Complexity and approximability of the Euclidean generalized traveling salesman problem in grid clusters

Abstract

We consider the geometric version of the well-known Generalized Traveling Salesman Problem introduced in 2015 by Bhattacharya et al. that is called the Euclidean Generalized Traveling Salesman Problem in Grid Clusters (EGTSP-GC). They proved the intractability of the problem and proposed first polynomial time algorithms with fixed approximation factors. The extension of these results in the field of constructing the polynomial time approximation schemes (PTAS) and the description of non-trivial polynomial time solvable subclasses for the EGTSP-GC appear to be relevant in the light of the classic C. Papadimitriou result on the intractability of the Euclidean TSP and recent inapproximability results for the Traveling Salesman Problem with Neighborhoods (TSPN) in the case of discrete neighborhoods.

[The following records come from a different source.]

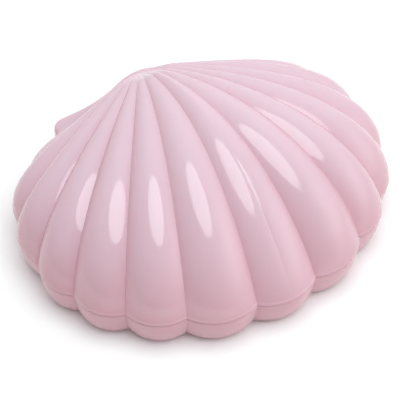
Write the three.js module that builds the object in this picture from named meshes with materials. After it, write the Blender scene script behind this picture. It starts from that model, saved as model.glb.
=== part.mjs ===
// Scallop shell box: a ribbed, domed lid that rests on a shallow tray of the same outline.
// Millimetres. +X right, +Y towards the beak and the two small ears, +Z up.
// The origin is on the underside, in the middle of the box's width and length.

import * as THREE from "three";

// Outline at the parting line, drawn through the valleys between the ribs
const HALF_WIDTH = 72.3;
const FRONT_DEPTH = 58.8;
const BACK_DEPTH = 52.3;
const FRONT_EXPONENT = 2;
const SHOULDER_EXPONENT = 2.56;

// Where the valleys of one side meet the outline, in degrees round it from the front
const VALLEY_ANGLES = [10, 31.1, 50, 69.2, 88.7, 106, 130, 153.4];
const RIB_ROUNDNESS = 2;
const RIB_RELIEF_BEAK = 0.05;
const RIB_RELIEF_MIDDLE = 0.162;
const RIB_RELIEF_RIM = 0.142;

// How far the ribs bow sideways between beak and rim, as a share of the half width
const RIB_SWEEP = -0.022;

// Beak, the point from which the ribs fan out, and the back edge with its two ears
const BEAK_SETBACK = 53.8;
const BEAK_RISE = 22.4;
const BEAK_ROUNDING = 7.5;
const BEAK_BACK_ROUNDING = 0.45;
const BEAK_BLUNTING = 3;
const BEAK_TO_BACK_EDGE = 5.6;
const EAR_THICKNESS = 5.5;
const EAR_CORNER = 4;
const EAR_FLARE = -0.3;
const EAR_SLOPE_POWER = 2.05;
const EAR_EDGE_FULLNESS = 9;

// Profile of the lid along a ray: the middle rib, half-way round, and the outermost valley
const RISE_FULLNESS = [1.65, 1.24, 1.2];
const RIM_FULLNESS = [1, 1.77, 2.26];
const CROWN_SWELL = [3.05, 1.55, -0.6];
const RIM_UPRIGHT_POWER = 8;

// Tray, walls and the fit between lid and tray
const TRAY_HEIGHT = 14.5;
const FOOT_INSET = 6.9;
const FOOT_RELIEF_GAIN = 0.4;
const BACK_FOOT_SHARE = 0.4;
const WALL = 2.2;
const FLOOR = 2.4;
const SEAT_GAP = 0.3;
const LIP_DEPTH = 2;
const LIP_THICKNESS = 1;
const LIP_CLEARANCE = 0.35;

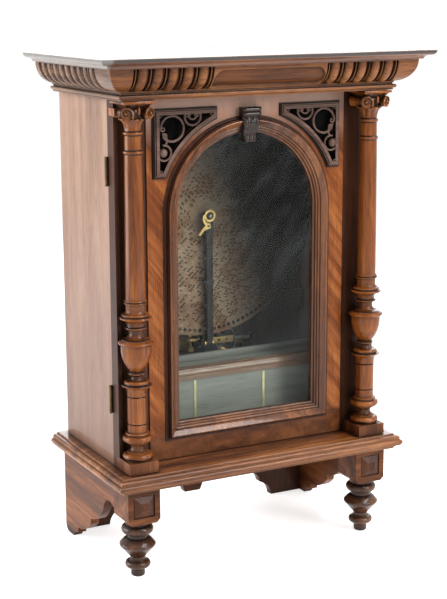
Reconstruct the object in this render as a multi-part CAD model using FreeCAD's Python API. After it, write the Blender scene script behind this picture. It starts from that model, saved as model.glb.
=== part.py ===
"""Upright disc music box in a walnut case, with its wind-up movement.

Frame: millimetres, +Z up, the front faces -Y, X = 0 is the middle plane, and the
origin is the middle of the outline on the floor.
"""
import FreeCAD, Part
import os
from math import atan2, cos, degrees, pi, radians, sin, sqrt

V = FreeCAD.Vector

# ---------------------------------------------------------------- driving sizes
# Case, upwards from the floor
overall_height = 978.0
overall_depth = 381.0         # front edge of the cornice to its back
disc_room = 12.0              # between the disc's rim and the case sides
side_inset = 2.0              # case sides stand this far inside the door's edges
back_inset = 12.0             # case back stands this far inside the mouldings
wall = 18.0
back_wall = 10.0
base_top = 212.0              # where the case and the door stand
base_thick = 31.0
foot_height = 112.0

# Cornice: reach beyond the front width, and the heights of its members
cornice_reach = 65.0
corner_proud = 41.0           # how far the front mouldings stand before the door
top_edge = 3.0                # worn square edge of the top
ogee_height = 14.0
ogee_reach = 46.5
fillet_height = 2.0
fillet_reach = 40.5
ovolo_height = 41.0
ovolo_foot = 4.0
bead_reach = 11.0
bead_height = 16.0
frieze_wall = 22.0
soffit = 12.0

# Base moulding
base_reach = 31.0
base_flat = 16.0
base_nose = 5.5

# Feet
block_size = 66.0
block_proud = 4.0
block_panel = 44.0
block_sink = 3.0
block_bevel = 7.0
apron_wall = 18.0
leg_width = 74.0

# Door
door_gap = 1.0
door_thick = 27.0
stile_wide = 69.0             # door edge to panel
panel_sink = 10.0             # panel face behind the door's edge lips
lip = 8.0
stile_sink = 13.0
panel_rim = 32.0              # panel showing beside the arch moulding
sight_drop = 69.0             # foot of the glass above the foot of the door
arch_head = 72.0              # crown of the glass below the top of the door
frame_width = 33.0            # arch moulding, sight edge to outer foot
frame_proud = 12.5
glass_thick = 3.0
glass_lap = 8.0
rebate_back = 6.0

# Pierced spandrels
fret_edge = 11.5              # fret to the side of the panel
fret_foot_turn = 22.2         # degrees up the arch where the curved side starts
fret_tip_turn = 69.2          # degrees up the arch where the curved side ends
fret_short = 23.8             # short upright side next to the arch
fret_gap = 8.0                # between the arch moulding and the fret
fret_splay = 6.0
fret_proud = 9.5
fret_band = 7.0
fret_thick = 6.0

# Keystone
key_width = 38.0
key_head = 23.0               # top of the keystone below the top of the door
key_lap = 17.0                # foot of the keystone below the crown of the glass
key_proud = 18.0

# Columns
plinth_size = 58.5
plinth_height = 21.0
shaft_drop = 92.0             # top of the shaft below the top of the door
low_turning = 320.0           # base, drum, urn and vase under the shaft
abacus_size = 62.0
abacus_thick = 5.0
volute_radius = 10.0
volute_width = 9.0
volute_spread = 21.0          # centre of a volute from the column's axis, both ways
volute_turn = 25.0            # outward turn of a volute from square to the front

# Lock
lock_width = 30.0
lock_thick = 13.0
lock_tall = 62.0
bolt_throw = 4.0
keep_play = 0.5               # thrown bolt to the keep's plate
keep_plate = 1.5
keep_lip = 2.0
keep_tall = 34.0

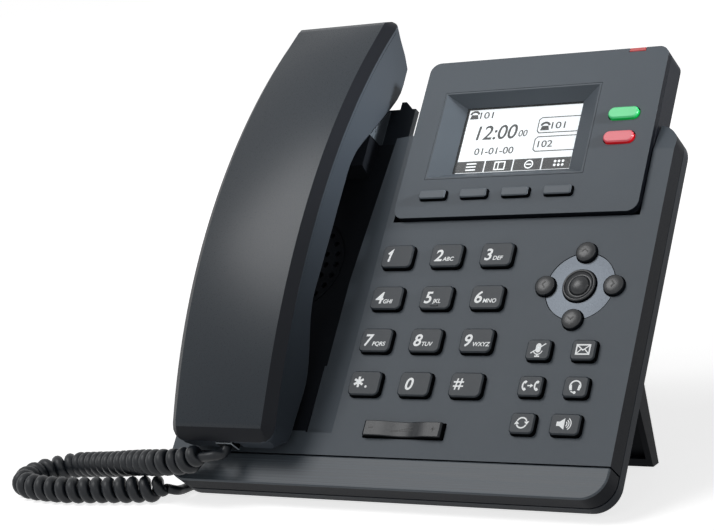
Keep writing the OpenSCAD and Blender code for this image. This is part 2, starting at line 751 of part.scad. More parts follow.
// Everything in front of the clip plate's face
module rear_plane_cut() {
    reach = 400;
    side_profile(stand_w + 2) polygon([
        [back_of(-reach, -body_t - clip_gap), up_of(-reach, -body_t - clip_gap)],
        [back_of(reach, -body_t - clip_gap), up_of(reach, -body_t - clip_gap)],
        [back_of(reach, reach), up_of(reach, reach)], [back_of(-reach, reach), up_of(-reach, reach)]
    ]);
}
tab_x = 48;
tab_w = 10;
tab_l = 4;
function tab_y(k) = clip_y0 + clip_l * (0.55 + 0.35 * k);
module clip_tab(s, k) {
    translate([s * tab_x - tab_w / 2, tab_y(k), -body_t - clip_gap - eps]) cube([tab_w, tab_l, clip_gap + wall * 0.8]);
}
module clip_slot(s, k) {
    translate([s * tab_x - tab_w / 2 - 0.3, tab_y(k) - 0.3, -body_t - 1]) cube([tab_w + 0.6, tab_l + 0.6, wall + 2]);
}

module speaker_driver() {
    top = recess_z(grille_y + driver_r) - wall - 0.3;
    color("#2a2d30") panel() translate([hs_mid, grille_y, 0]) {
        translate([0, 0, top - 1.6]) cylinder(r = driver_r, h = 1.6);
        translate([0, 0, rear_floor_z + 0.3]) cylinder(r = driver_r * 0.6, h = top - rear_floor_z - 1.5);
    }
}

// Rubber sheet under the keys, with the ridge that the volume rocker tips on
sheet_x0 = pad_x - pitch_x - key_w / 2 - 2;
sheet_x1 = nav_x + arrow_pitch + arrow_d / 2 + 1;
sheet_y0 = rocker_y - 6;
sheet_y1 = pad_y + pitch_y + key_l / 2 + 2;
module keypad_membrane() {
    color("#3a3f44") panel() {
        translate([sheet_x0, sheet_y0, membrane_z - membrane_t]) cube([sheet_x1 - sheet_x0, sheet_y1 - sheet_y0, membrane_t]);
        translate([rocker_x - 1, rocker_y - rocker_l / 2, membrane_z - eps]) cube([2, rocker_l, rocker_low - 0.3 - membrane_z]);
    }
}

// Circuit board under the sheet, on posts of the rear tray
board_x0 = sheet_x0 - 2;
board_x1 = sheet_x1 + 2;
board_y0 = sheet_y0 - 2;
board_y1 = sheet_y1 + 2;
module main_board() {
    color("#2f5a3a") panel()
        translate([board_x0, board_y0, board_z - board_t]) cube([board_x1 - board_x0, board_y1 - board_y0, board_t]);
}

module nav_disc() {
    color("#b4b8bc") panel() translate([nav_x, nav_y, 0]) difference() {
        translate([0, 0, 0.02 - disc_t]) cylinder(r = disc_r, h = disc_t + 0.3);
        translate([0, 0, -disc_t - 1]) cylinder(d = ok_d + 2 * key_gap, h = disc_t + 3);
        for (a = [0:90:270]) rotate(a) translate([arrow_pitch, 0, -disc_t - 1]) cylinder(d = arrow_d + 2 * key_gap, h = disc_t + 3);
    }
}

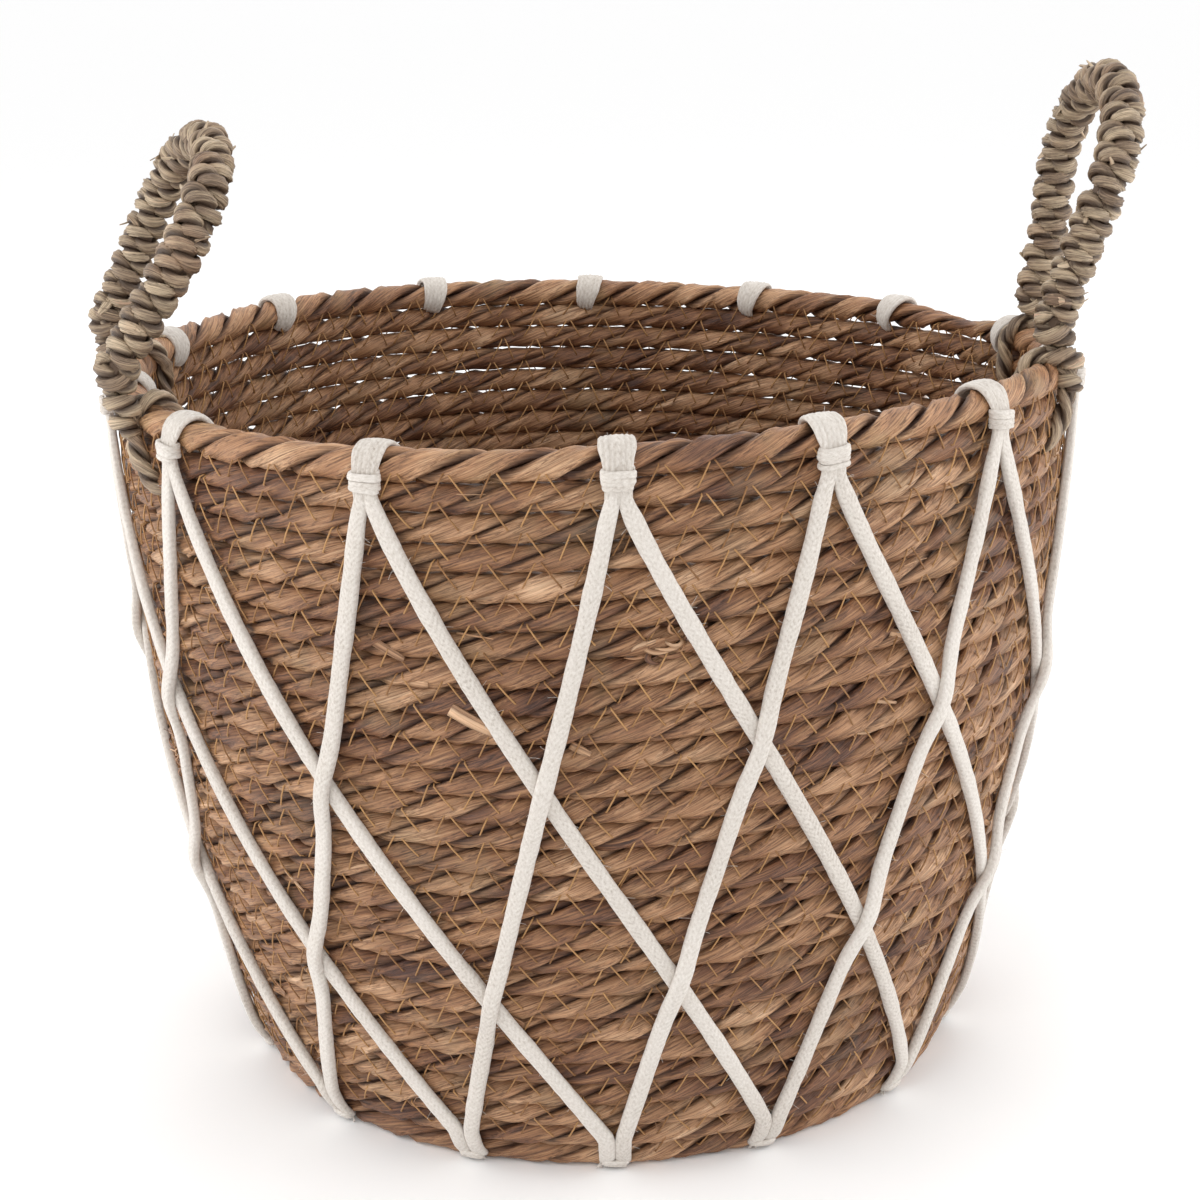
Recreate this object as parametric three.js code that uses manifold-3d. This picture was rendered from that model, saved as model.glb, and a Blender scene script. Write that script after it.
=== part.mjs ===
// Woven laundry basket: a coiled rush tub, laced with cotton cord, with two wound seagrass handles.
// Millimetres, +Z up. The origin is the middle of the underside, -Y is the front, and the handles
// stand at the left (-X) and the right (+X). Angles run from the front (-Y) towards the right (+X).
import * as THREE from 'three';
import Module from 'manifold-3d';

const wasm = await Module();
wasm.setup();

// ---- driving dimensions -------------------------------------------------------------------
const GAP = 0.4;                 // clearance between pieces that touch

const COURSES = 27;              // turns of rope in the wall, without the rim rope
const COURSE_PITCH = 11;         // height of one course
const ROPE_R = 5;                // half the thickness of the wall rope
const GROOVE = 2.2;              // depth of the groove between two courses
const WALL_TOP = COURSES * COURSE_PITCH;
const WALL_SEGMENTS = 36;
const FACET = Math.cos(Math.PI / WALL_SEGMENTS);   // a flat facet's middle, as a share of the radius

const BASE_R = 146;              // middle of the wall rope at the floor, before the edge is rounded
const RIM_R = 185;               // middle of the rim rope
const BELLY = 10.5;              // how far the wall swells at half height
const EDGE_ROUND = 4;            // how far the lowest course is drawn in
const EDGE_HEIGHT = 8;           // height over which the lower edge is rounded

const RIM_ROPE_R = 5.5;
const RIM_SEGMENTS = 48;
const RIM_SIDES = 8;
const RIM_Z = WALL_TOP + RIM_ROPE_R + GAP;

const OVAL = 0.045;              // the tub is this much wider than round, and as much shallower
const WAVE = 3.6;                // the rim rises and dips by this much round the tub

const TIES = 14;
const TIE_STEP = (2 * Math.PI) / TIES;
const FIRST_TIE = THREE.MathUtils.degToRad(-2.7);
// How far each tie was set off even spacing, in degrees, at the rim and at the base.
const RIM_DRIFT = [1.8, -1.9, -4, -1, 0, 1.3, 0, -0.3, -1.9, -1, 0, 0, -0.6, 2];
const BASE_DRIFT = [0.5, -2.6, -1.7, 0, 0, 0, 0, 0, 0, 0, 1, 3, 6, 4.7];

const CORD_W = 6;                // a cotton strand, flattened a little
const CORD_T = 3.8;
const CORD_FACE = 0.6;           // flat share of a cord's width; the rest is bevelled
const BOUND_T = 3;               // thickness of a strand where yarn is bound round it
const SIDE = 3.4;                // two strands lie side by side, this far from their middle line
const STRAND_OUT = 3.1;          // strand middle from the wall, for strands that fall to the right
const STRAND_OVER = 7.7;         // the same for strands that fall to the left, over the others
const BOUND_OUT = 4;             // the same inside a binding
const RIM_OUT = 4.4;             // the same inside a rim whipping, which lies over the rim rope
const STRAND_TOP = 284;
const STRAND_FOOT = 18;
const STRAND_LOW = [10, 7, 4.5, 1.2];   // a strand's last heights, down to its end at the lower edge
const STRAND_BOW = 1.12;         // above 1, a strand falls more steeply near the rim
const SADDLE_T = 2.6;            // thickness of the cord where it is spread over the rim rope
const SADDLE_W = 12;
const SADDLE_FOOT_W = 8.4;       // its width at the rim rope's outermost point, inside the whipping
const SADDLE_EXIT = 2;           // how far under the saddle the cord comes back out through the wall

const BINDING_T = 1.2;           // thickness of the yarn bound round a cord
const BINDING_CORNER = 0.8;
const WHIPPING = { z: RIM_Z - 3.5, height: 7, halfW: SADDLE_FOOT_W / 2 + GAP, out: RIM_OUT };
const BASE_TIE = { z: 4.5, height: 5.5, halfW: SIDE + CORD_W / 2 + GAP, out: BOUND_OUT };

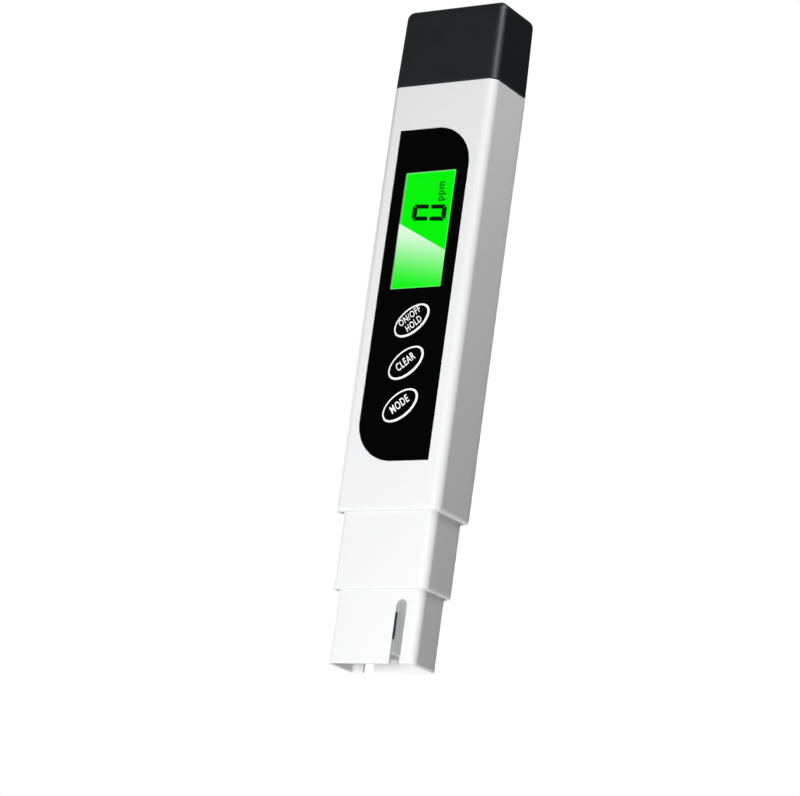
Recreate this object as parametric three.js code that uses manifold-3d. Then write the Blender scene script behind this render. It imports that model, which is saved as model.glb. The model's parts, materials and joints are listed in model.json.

In this paper, we propose Efficient Polynomial Time Approximation Schemes (EPTAS) for two special cases of the EGTSP-GC, when the number of clusters $k=O(\log n)$ and $k=n-O(\log n)$. Also, we show that any time, when one of the grid dimensions (height or width) is fixed, the EGTSP-GC can be solved to optimality in polynomial time. As a consequence, we specify a novel non-trivial polynomially solvable subclass of the Euclidean TSP in the plane.